Outputs from the control unit can be connected to an audible or visual alarm to alert the operator to "go" or "no go" result. In addition, the control unit can be linked with the PLC governing the assembly line. If a riveting inconsistency is severe enough, the control unit can signal the PLC to shut off air to the tool and stop the line until a supervisor accepts or rejects the assembly in question.
In addition, the control unit maintains aggregate data on the riveting process, and this data can be downloaded to a PC for statistical limited analysis.
Riveting tools with process monitoring technology work with most sizes and styles of blind rivets. However, the technology does not yet lend itself for use with "load-spreading" rivets, because the setting process for these rivets is more difficult to quantify.
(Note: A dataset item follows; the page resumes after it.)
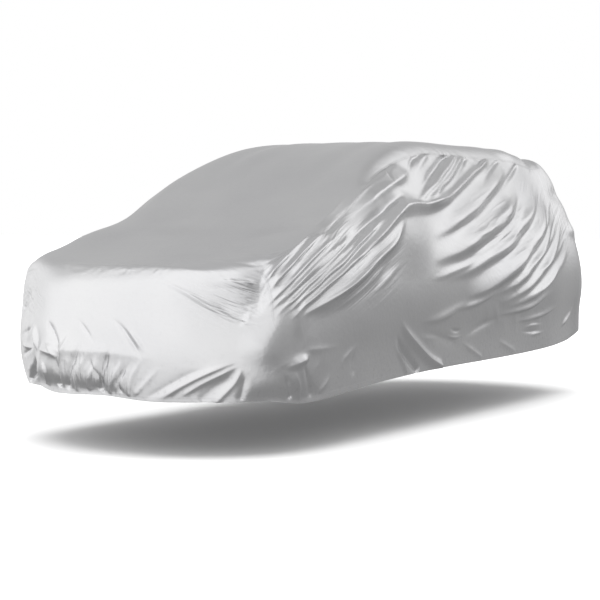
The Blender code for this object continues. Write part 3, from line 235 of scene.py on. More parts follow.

Instead of collapsing, like most rivets, the body of this rivet splits and folds into three legs, or petals, forming a large, load-bearing surface on the blind side of the assembly.
Besides measuring setting force, the process monitoring system can also count the number of rivets installed at a station. If the assembly requires five rivets, the system won't release the assembly until five rivets have been installed.
Riveting tools with process monitoring are already paying dividends for several automotive suppliers. For example, a manufacturer of automotive seating uses 5/32-inch rivets to attach a center console assembly to a support frame. Though the fasteners work well, the company found that the occasional assembly would contain a rattling rivet. These loose rivets did not effect the performance of the assembly, but rattles are, of course, taboo to automotive OEMs.
Through process monitoring, the company discovered that a 1/8-inch rivet would sporadically find its way into a batch of 5/32-inch rivets. Such a minute difference in size is virtually impossible for a person to detect, but the process monitoring system detected it easily.